So I had an idea to make creating VMs a little easier for me instead of clicking a handful of buttons and powering up the VM then waiting for it to install. I found a blog post intended for Mac VMs that was inspired from a now deleted site’s blog post by a guy who needed to make a bunch of them quicker so I forked Tamas’s script (the original one I think) and modified it to create Ubuntu VMs. :) I also added a few scripts of my own that would tell me if a VM was ready and another to give me the IP. I may try to integrate those two at some point.

How does it work?

Glad you asked. wink Basically, you give the script some parameters and it does it’s thing, it mainly needs the name of the VM; the rest is optional. Details on that is in the readme file.

Extended version

The script has a list of defaults you can set so all you need is a name. From those defaults, there’s a list of loops that check for an input and do some error checks then if none is provided, it uses the defaults. It also checks if the datastore and vm name provided exists. If everything checks out, it proceeds to create the directory, VM Disk Image, and the VM file (.vmx) itself populated with a bunch of stuff the hypervisor needs. Once that is done, it then registers and powers on the VM and prints out the config details.

Following all that, I have two scripts to check if it’s ready and print the ip to the console. All the scripts need is the VM ID outputted from the create.sh script.

What I added to the create.sh script

I added support for multiple datastores and put the network name in a variable if one needed to change it for a single instance or something. I also changed the original RAM and VDISK values to suit my needs as well as the guestOS type for the vmx file it makes and set the location to my ISO file.

Feel free to read all the code and compare with the other guy’s repo. I think this script ought to do just nicely. :)

Bonus points

Moving the script from it’s home in the primary datastore to /usr/bin and run auto-backup.sh on the host itself.

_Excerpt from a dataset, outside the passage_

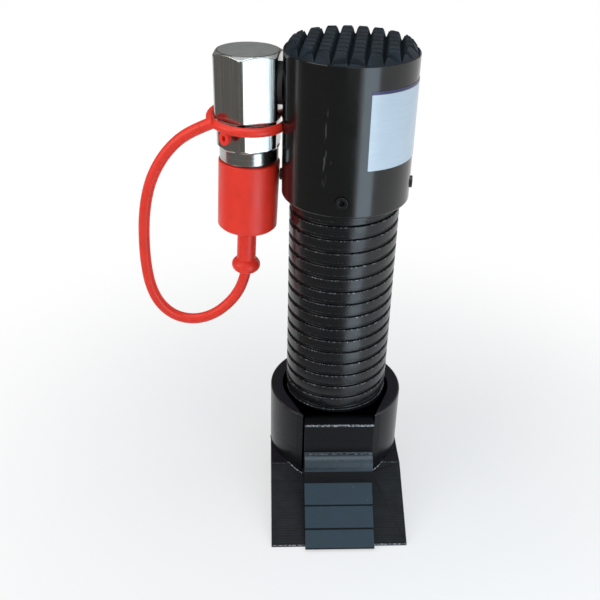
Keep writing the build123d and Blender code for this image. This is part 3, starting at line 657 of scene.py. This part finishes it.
class OPENER_OT_finishes(Operator):
    """Build the finishes and give each piece that stays as it is its own"""

    bl_idname = "opener.finishes"
    bl_label = "Finishes"

    def execute(self, context):
        finish = context.scene.opener_finish
        for build in (tool_lines_group, handling_group, band_group, rows_group, coil_group):
            build()
        black = finish.black_steel
        barrel_material(black, finish.wear_and_glint_steel)
        black_steel_material("base_steel", black, 0.20, 0.30, 0.15, 900.0, 10.0)
        black_steel_material("collar_top_steel", (0.009, 0.0085, 0.0125), 0.42, 0.55, 0.16, 300.0, 300.0)
        black_steel_material("toe_black_steel", black, 0.26, 0.40, 0.11, 2600.0, 6.0)
        black_steel_material("screw_steel", black, 0.18, 0.3, 0.45, 600.0, 60.0)
        wide_toe_material(black, finish.wear_and_glint_steel)
        # Bright edge steels: partly wear, partly a painted glint on rounded edges.
        edge_material("rubbed_glint_edge", black, finish.wear_and_glint_steel, 0.44, 0.60)
        edge_material("chipped_glint_edge", black, finish.wear_and_glint_steel, 0.62, 0.70)
        slate_material("toe_slate_steel", finish.toe_slate, 0.50, 0.66, 0.28)
        slate_material("toe_shoulder_steel", tuple(c * 0.8 for c in finish.toe_slate), 0.26, 0.36, 0.45)
        head_material(finish.head_paint)
        stud_material(finish.stud_steel)
        plated_material("plated_steel", finish.plating, 1500.0, 22.0, 0.15, 0.24)
        plated_material("turned_steel", finish.plating, 18.0, 1700.0, 0.16, 0.26)
        plated_material("ground_chrome", (0.66, 0.67, 0.68), 25.0, 1800.0, 0.08, 0.16)
        plated_material("spring_steel", (0.25, 0.25, 0.27), 40.0, 40.0, 0.3, 0.45)
        faced_material("faced_steel", finish.plating)
        vinyl_material(finish.red_vinyl)
        label_material(finish.label, finish.label_border, context.scene.opener_sizes.label_top)
        rubber_material()
        dress("end_gland", "base_steel")
        dress("plunger_lock_screw", "screw_steel")
        for node in ("coupler_poppet", "port_nipple"):
            dress(node, "turned_steel")
        dress("plunger", "ground_chrome")
        for node in ("piston_seals", "gland_wiper", "port_seal"):
            dress(node, "seal_rubber")
        return {"FINISHED"}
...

Setup windows (via the win10 linux subsystem unless you can make it work with putty or powershell) to create VMs from a cmd or powershell prompt. All you’d need to do is add your public ssh key to /etc/ssh/keys-root/authorized_keys on the host and run the aforementioned backup script. If that backup script isn’t ran, any changes outside of the datastores and what is usually backed up will be lost upon reboot.

Closing

I think that’s all. It’s a cool script, props to the guy who made it. I just improved it some. ;) Cheers.